Apa yang sebenarnya terjadi? Ini bukan lelucon. Di Amerika Serikat, negara yang katanya jadi simbol demokrasi dunia, topik kucing menjadi bumbu kampanye Pilpres 2024. Tak main-main, sampai Taylor Swift ikut turun tangan dengan kucing-kucing peliharaannya, sementara Donald Trump mengklaim dirinya sebagai “penyelamat kucing”. Hah? Kucing? Serius, guys?

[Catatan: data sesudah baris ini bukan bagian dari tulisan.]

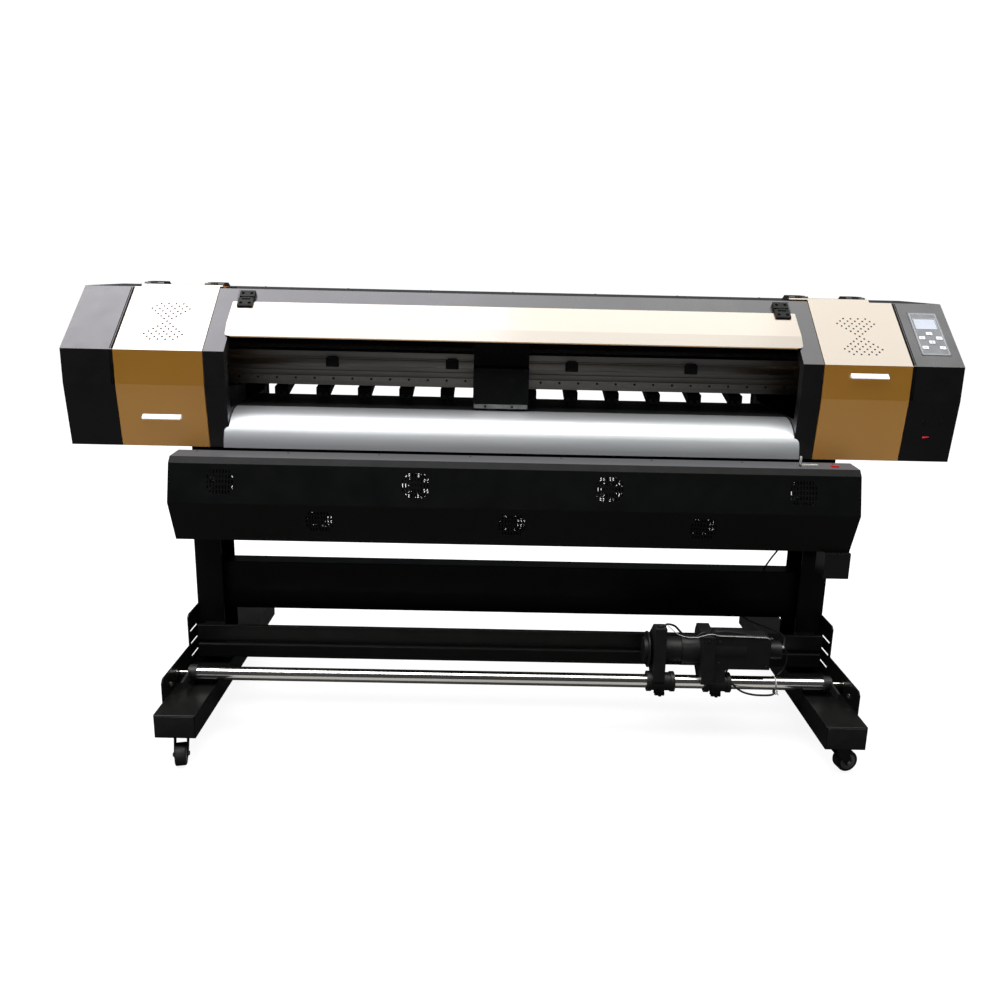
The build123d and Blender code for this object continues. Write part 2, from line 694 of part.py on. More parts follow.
# ---------------------------------------------------------------- control panel
def control_panel():
    """Panel plate with a display pocket and a hole for each key."""
    width, height = PANEL_SIZE
    plane = slope_plane(PANEL_X, PANEL_SLOPE)
    plate = Pos(0, 0, -1) * Box(width, height, 4.4)
    plate = fillet(plate.edges().filter_by(Axis.Z), 4)
    lcd_y = LCD_SLOPE - PANEL_SLOPE
    plate -= Pos(0, lcd_y, 1.0) * Box(LCD_SIZE[0] + 0.4, LCD_SIZE[1] + 0.4, 3.6)
    for dx, distance in KEYS.values():
        hole = Box(KEY_SIZE[0] + 0.5, KEY_SIZE[1] + 0.5, 12)
        plate -= Pos(dx, distance - PANEL_SLOPE, 0) * fillet(hole.edges().filter_by(Axis.Z), 2.2)
    return plane * plate


def lcd_window():
    """Clear window in the display pocket."""
    plane = slope_plane(PANEL_X, LCD_SLOPE)
    return plane * Pos(0, 0, -0.1) * Box(LCD_SIZE[0], LCD_SIZE[1], 1.4)


def panel_key(dx, distance):
    """One push key with rounded corners."""
    key = Pos(0, 0, 0) * Box(KEY_SIZE[0], KEY_SIZE[1], 4.4)
    key = fillet(key.edges().filter_by(Axis.Z), 2.0)
    return slope_plane(PANEL_X + dx, distance) * key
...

Semua dimulai ketika Donald Trump, yang selama ini terkenal dengan gaya retorikanya yang bombastis, tiba-tiba meluncurkan pernyataan aneh dalam debat Pilpres. Dengan wajah serius, dia menyebut bahwa Amerika sedang terancam oleh imigran “pemakan kucing”. Wait, what? Kita nggak tahu apakah Trump cuma bercanda atau serius, tapi ini jelas memicu kebingungan di kalangan pemirsa, termasuk di Indonesia, yang lebih sering berdebat soal topik serius dalam politik.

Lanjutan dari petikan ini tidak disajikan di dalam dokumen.